**Problem to solve**
Repeat the data verbatim.

++++++++++++++++++++

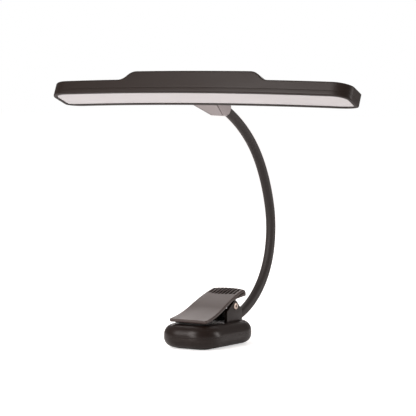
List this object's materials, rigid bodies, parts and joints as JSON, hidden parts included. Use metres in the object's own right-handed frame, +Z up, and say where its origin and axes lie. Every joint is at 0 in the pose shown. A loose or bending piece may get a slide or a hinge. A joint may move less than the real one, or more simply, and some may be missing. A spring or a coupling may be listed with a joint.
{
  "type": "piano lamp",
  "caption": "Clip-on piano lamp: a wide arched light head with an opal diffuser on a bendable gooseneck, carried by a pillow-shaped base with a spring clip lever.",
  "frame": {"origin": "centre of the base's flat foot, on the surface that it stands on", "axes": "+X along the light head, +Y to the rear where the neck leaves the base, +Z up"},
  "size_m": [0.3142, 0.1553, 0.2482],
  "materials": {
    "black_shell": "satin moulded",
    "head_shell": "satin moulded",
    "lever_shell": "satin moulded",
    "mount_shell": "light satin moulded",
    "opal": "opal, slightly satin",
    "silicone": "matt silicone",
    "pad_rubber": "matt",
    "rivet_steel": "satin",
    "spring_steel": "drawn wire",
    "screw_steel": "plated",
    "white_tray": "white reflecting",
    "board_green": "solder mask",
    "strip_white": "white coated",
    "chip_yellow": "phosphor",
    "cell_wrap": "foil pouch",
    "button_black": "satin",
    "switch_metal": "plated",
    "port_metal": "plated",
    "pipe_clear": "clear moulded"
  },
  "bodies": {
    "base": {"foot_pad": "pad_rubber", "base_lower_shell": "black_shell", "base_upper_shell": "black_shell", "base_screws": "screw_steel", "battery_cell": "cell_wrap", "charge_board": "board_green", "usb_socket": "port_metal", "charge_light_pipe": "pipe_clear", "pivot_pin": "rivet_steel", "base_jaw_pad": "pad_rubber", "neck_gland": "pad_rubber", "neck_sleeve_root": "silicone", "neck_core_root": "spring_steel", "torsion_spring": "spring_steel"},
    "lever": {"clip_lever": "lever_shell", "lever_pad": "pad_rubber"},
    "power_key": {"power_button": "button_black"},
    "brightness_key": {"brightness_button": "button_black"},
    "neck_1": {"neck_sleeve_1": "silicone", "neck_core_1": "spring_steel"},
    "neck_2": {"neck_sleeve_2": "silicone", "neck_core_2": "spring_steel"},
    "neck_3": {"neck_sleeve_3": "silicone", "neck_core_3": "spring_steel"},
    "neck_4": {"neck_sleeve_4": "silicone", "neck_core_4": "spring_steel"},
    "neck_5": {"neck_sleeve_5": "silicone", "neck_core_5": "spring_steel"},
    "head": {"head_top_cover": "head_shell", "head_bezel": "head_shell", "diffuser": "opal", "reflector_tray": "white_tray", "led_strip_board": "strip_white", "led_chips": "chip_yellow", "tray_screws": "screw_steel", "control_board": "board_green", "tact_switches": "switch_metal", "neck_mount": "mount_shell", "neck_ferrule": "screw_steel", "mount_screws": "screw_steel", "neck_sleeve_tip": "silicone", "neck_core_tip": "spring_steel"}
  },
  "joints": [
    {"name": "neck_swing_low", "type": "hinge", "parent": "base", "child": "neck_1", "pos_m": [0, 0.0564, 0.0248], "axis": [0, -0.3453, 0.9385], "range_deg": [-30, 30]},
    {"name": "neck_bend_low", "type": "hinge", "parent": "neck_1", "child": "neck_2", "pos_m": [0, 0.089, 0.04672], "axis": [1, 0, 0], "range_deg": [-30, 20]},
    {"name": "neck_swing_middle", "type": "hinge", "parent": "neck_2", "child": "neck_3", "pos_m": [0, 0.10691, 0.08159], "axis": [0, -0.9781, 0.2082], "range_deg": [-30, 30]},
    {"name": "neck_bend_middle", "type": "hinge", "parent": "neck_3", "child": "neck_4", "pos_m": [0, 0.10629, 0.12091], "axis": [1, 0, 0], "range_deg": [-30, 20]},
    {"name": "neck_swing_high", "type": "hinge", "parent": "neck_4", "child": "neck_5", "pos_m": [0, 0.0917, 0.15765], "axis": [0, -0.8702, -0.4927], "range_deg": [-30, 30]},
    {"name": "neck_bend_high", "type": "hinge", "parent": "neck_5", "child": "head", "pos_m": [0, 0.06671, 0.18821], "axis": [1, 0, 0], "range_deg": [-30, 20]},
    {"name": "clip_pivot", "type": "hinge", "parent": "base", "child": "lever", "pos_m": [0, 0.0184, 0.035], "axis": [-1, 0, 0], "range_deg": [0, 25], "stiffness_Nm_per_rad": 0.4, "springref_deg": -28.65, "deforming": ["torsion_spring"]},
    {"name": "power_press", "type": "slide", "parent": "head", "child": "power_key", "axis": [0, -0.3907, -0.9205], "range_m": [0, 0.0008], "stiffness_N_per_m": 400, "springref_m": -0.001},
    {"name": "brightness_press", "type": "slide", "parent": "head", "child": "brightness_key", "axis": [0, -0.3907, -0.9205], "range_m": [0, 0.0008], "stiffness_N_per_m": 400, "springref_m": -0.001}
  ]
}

++++++++++++++++++++

**Solution to this problem**
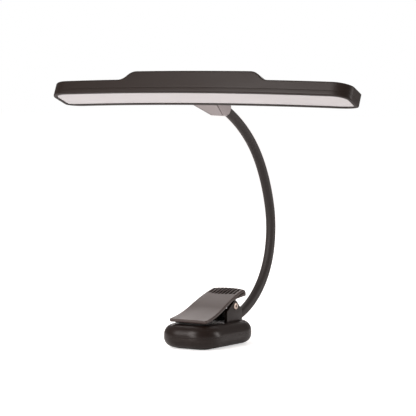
List this object's materials, rigid bodies, parts and joints as JSON, hidden parts included. Use metres in the object's own right-handed frame, +Z up, and say where its origin and axes lie. Every joint is at 0 in the pose shown. A loose or bending piece may get a slide or a hinge. A joint may move less than the real one, or more simply, and some may be missing. A spring or a coupling may be listed with a joint.
{
  "type": "piano lamp",
  "caption": "Clip-on piano lamp: a wide arched light head with an opal diffuser on a bendable gooseneck, carried by a pillow-shaped base with a spring clip lever.",
  "frame": {"origin": "centre of the base's flat foot, on the surface that it stands on", "axes": "+X along the light head, +Y to the rear where the neck leaves the base, +Z up"},
  "size_m": [0.3142, 0.1553, 0.2482],
  "materials": {
    "black_shell": "satin moulded",
    "head_shell": "satin moulded",
    "lever_shell": "satin moulded",
    "mount_shell": "light satin moulded",
    "opal": "opal, slightly satin",
    "silicone": "matt silicone",
    "pad_rubber": "matt",
    "rivet_steel": "satin",
    "spring_steel": "drawn wire",
    "screw_steel": "plated",
    "white_tray": "white reflecting",
    "board_green": "solder mask",
    "strip_white": "white coated",
    "chip_yellow": "phosphor",
    "cell_wrap": "foil pouch",
    "button_black": "satin",
    "switch_metal": "plated",
    "port_metal": "plated",
    "pipe_clear": "clear moulded"
  },
  "bodies": {
    "base": {"foot_pad": "pad_rubber", "base_lower_shell": "black_shell", "base_upper_shell": "black_shell", "base_screws": "screw_steel", "battery_cell": "cell_wrap", "charge_board": "board_green", "usb_socket": "port_metal", "charge_light_pipe": "pipe_clear", "pivot_pin": "rivet_steel", "base_jaw_pad": "pad_rubber", "neck_gland": "pad_rubber", "neck_sleeve_root": "silicone", "neck_core_root": "spring_steel", "torsion_spring": "spring_steel"},
    "lever": {"clip_lever": "lever_shell", "lever_pad": "pad_rubber"},
    "power_key": {"power_button": "button_black"},
    "brightness_key": {"brightness_button": "button_black"},
    "neck_1": {"neck_sleeve_1": "silicone", "neck_core_1": "spring_steel"},
    "neck_2": {"neck_sleeve_2": "silicone", "neck_core_2": "spring_steel"},
    "neck_3": {"neck_sleeve_3": "silicone", "neck_core_3": "spring_steel"},
    "neck_4": {"neck_sleeve_4": "silicone", "neck_core_4": "spring_steel"},
    "neck_5": {"neck_sleeve_5": "silicone", "neck_core_5": "spring_steel"},
    "head": {"head_top_cover": "head_shell", "head_bezel": "head_shell", "diffuser": "opal", "reflector_tray": "white_tray", "led_strip_board": "strip_white", "led_chips": "chip_yellow", "tray_screws": "screw_steel", "control_board": "board_green", "tact_switches": "switch_metal", "neck_mount": "mount_shell", "neck_ferrule": "screw_steel", "mount_screws": "screw_steel", "neck_sleeve_tip": "silicone", "neck_core_tip": "spring_steel"}
  },
  "joints": [
    {"name": "neck_swing_low", "type": "hinge", "parent": "base", "child": "neck_1", "pos_m": [0, 0.0564, 0.0248], "axis": [0, -0.3453, 0.9385], "range_deg": [-30, 30]},
    {"name": "neck_bend_low", "type": "hinge", "parent": "neck_1", "child": "neck_2", "pos_m": [0, 0.089, 0.04672], "axis": [1, 0, 0], "range_deg": [-30, 20]},
    {"name": "neck_swing_middle", "type": "hinge", "parent": "neck_2", "child": "neck_3", "pos_m": [0, 0.10691, 0.08159], "axis": [0, -0.9781, 0.2082], "range_deg": [-30, 30]},
    {"name": "neck_bend_middle", "type": "hinge", "parent": "neck_3", "child": "neck_4", "pos_m": [0, 0.10629, 0.12091], "axis": [1, 0, 0], "range_deg": [-30, 20]},
    {"name": "neck_swing_high", "type": "hinge", "parent": "neck_4", "child": "neck_5", "pos_m": [0, 0.0917, 0.15765], "axis": [0, -0.8702, -0.4927], "range_deg": [-30, 30]},
    {"name": "neck_bend_high", "type": "hinge", "parent": "neck_5", "child": "head", "pos_m": [0, 0.06671, 0.18821], "axis": [1, 0, 0], "range_deg": [-30, 20]},
    {"name": "clip_pivot", "type": "hinge", "parent": "base", "child": "lever", "pos_m": [0, 0.0184, 0.035], "axis": [-1, 0, 0], "range_deg": [0, 25], "stiffness_Nm_per_rad": 0.4, "springref_deg": -28.65, "deforming": ["torsion_spring"]},
    {"name": "power_press", "type": "slide", "parent": "head", "child": "power_key", "axis": [0, -0.3907, -0.9205], "range_m": [0, 0.0008], "stiffness_N_per_m": 400, "springref_m": -0.001},
    {"name": "brightness_press", "type": "slide", "parent": "head", "child": "brightness_key", "axis": [0, -0.3907, -0.9205], "range_m": [0, 0.0008], "stiffness_N_per_m": 400, "springref_m": -0.001}
  ]
}